• _Short task_: Copy each line below in which the string "that" occurs.

• _Data shown_:

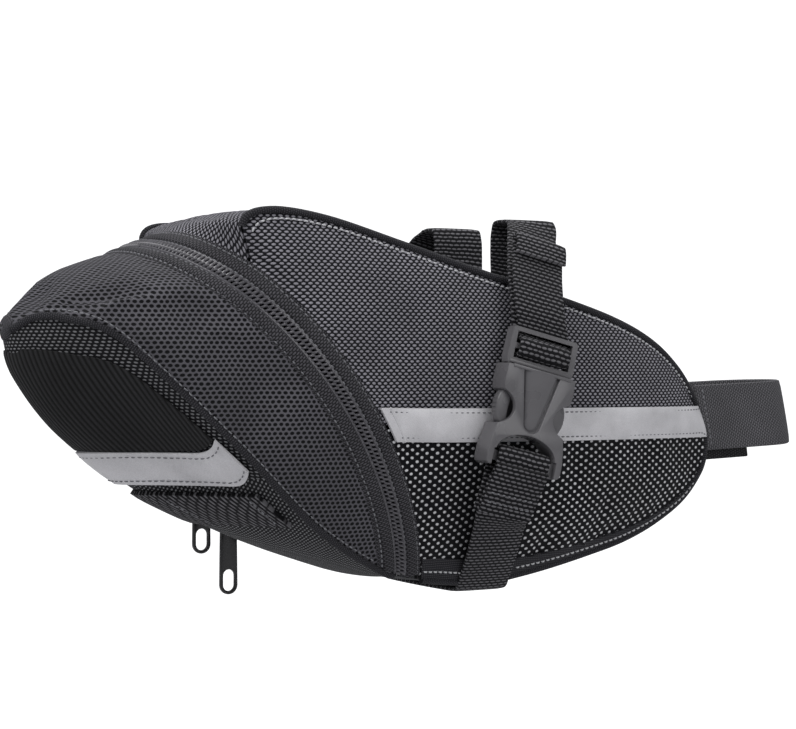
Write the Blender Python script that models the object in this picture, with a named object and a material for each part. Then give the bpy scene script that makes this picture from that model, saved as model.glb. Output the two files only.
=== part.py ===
"""Saddle bag for a bicycle: a wedge-shaped bag hung from the saddle rails by two buckled straps.

Frame: +X forward to the seat post, +Y the bicycle's left, +Z up, metres. The origin is midway
between the two strap seats, where the straps lie on the saddle rails. The bag's pattern below is
drawn in millimetres about its own middle and moved to that origin by PATTERN_ORIGIN.
"""

import bmesh
import bpy
import numpy as np

MM = 0.001
GAP = 0.3 * MM

# Place of the strap seats in the pattern, in millimetres (x, z).
PATTERN_ORIGIN = (32.0, 42.8)

# Walls
FABRIC = 1.6 * MM
LINING_DEPTH = 2.2 * MM
LINING = 0.9 * MM
TRIM = 0.7 * MM

# Cross-sections from the tail tip to the nose, in millimetres. Each lies along a line in side view,
# from its top centre to its bottom centre, which bows forward at its middle.
# top x, top z, bottom x, bottom z, bow, half width at the top edge, drop of that edge,
# half width of the upper side, half width of the lower side, half width at the bottom edge,
# rise of that edge
SECTIONS = [
    (-124.6, 14.2, -125.4, 6.2, 0.0, 3.8, 1.8, 5.0, 5.2, 4.8, 3.6),
    (-121.5, 17.4, -120.6, -4.0, 0.5, 9.0, 2.2, 11.4, 12.0, 11.6, 17.0),
    (-117.0, 21.0, -109.5, -18.0, 2.0, 17.0, 4.2, 20.0, 21.0, 20.4, 31.0),
    (-110.5, 25.0, -91.0, -33.5, 6.0, 25.0, 8.2, 33.0, 33.6, 30.5, 41.0),
    (-103.0, 28.6, -66.0, -46.0, 12.0, 31.5, 12.5, 45.0, 44.0, 39.5, 24.0),
    (-98.0, 30.6, -44.0, -54.8, 15.5, 34.0, 14.5, 50.0, 46.5, 36.5, 8.5),
    (-94.2, 32.0, -22.5, -61.9, 18.0, 36.0, 16.0, 53.0, 48.0, 30.0, 2.2),
    (-86.6, 34.4, -15.0, -63.4, 18.5, 36.5, 16.0, 53.5, 48.0, 28.0, 1.2),
    (-78.6, 38.4, -7.5, -64.6, 18.5, 36.0, 15.0, 53.0, 47.5, 26.8, 1.0),
    (-73.0, 42.2, 0.0, -65.4, 17.0, 37.0, 4.5, 51.5, 47.5, 25.5, 0.8),
    (-63.0, 43.4, 6.0, -66.0, 14.0, 38.3, 0.8, 49.5, 47.5, 24.5, 0.8),
    (-45.0, 41.0, 11.0, -66.4, 10.0, 38.5, 0.0, 48.5, 47.0, 23.5, 0.8),
    (-20.0, 34.4, 18.0, -66.4, 5.0, 38.0, 0.0, 47.0, 46.5, 22.8, 0.8),
    (6.0, 27.2, 27.0, -65.3, 2.0, 37.0, 0.0, 45.8, 45.8, 22.4, 0.8),
    (32.0, 20.6, 40.0, -62.8, 0.0, 35.6, 0.0, 44.0, 43.8, 22.2, 0.6),
    (57.0, 13.8, 55.0, -59.2, 0.0, 32.6, 0.0, 40.0, 39.8, 22.0, 0.4),
    (74.0, 7.2, 69.0, -55.2, 0.0, 29.2, 0.0, 35.6, 35.2, 22.0, 0.2),
    (86.0, -0.6, 81.4, -49.8, 0.0, 26.2, 0.0, 31.2, 31.0, 21.8, 0.0),
    (94.4, -9.4, 92.2, -43.0, 0.0, 23.8, 0.0, 27.4, 27.2, 21.6, 0.0),
    (99.8, -18.2, 99.2, -35.0, 0.0, 22.2, 0.0, 24.0, 24.0, 21.4, 0.0),
    (101.6, -23.8, 101.6, -29.4, 0.0, 21.8, 0.0, 22.4, 22.4, 21.4, 0.0),
]
TIP, ZIP, FRONT_EDGE, NOSE = 0.0, 7.0, 8.0, float(len(SECTIONS) - 1)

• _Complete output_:
Write the Blender Python script that models the object in this picture, with a named object and a material for each part. Then give the bpy scene script that makes this picture from that model, saved as model.glb. Output the two files only.
drawn in millimetres about its own middle and moved to that origin by PATTERN_ORIGIN.
# top x, top z, bottom x, bottom z, bow, half width at the top edge, drop of that edge,
# rise of that edge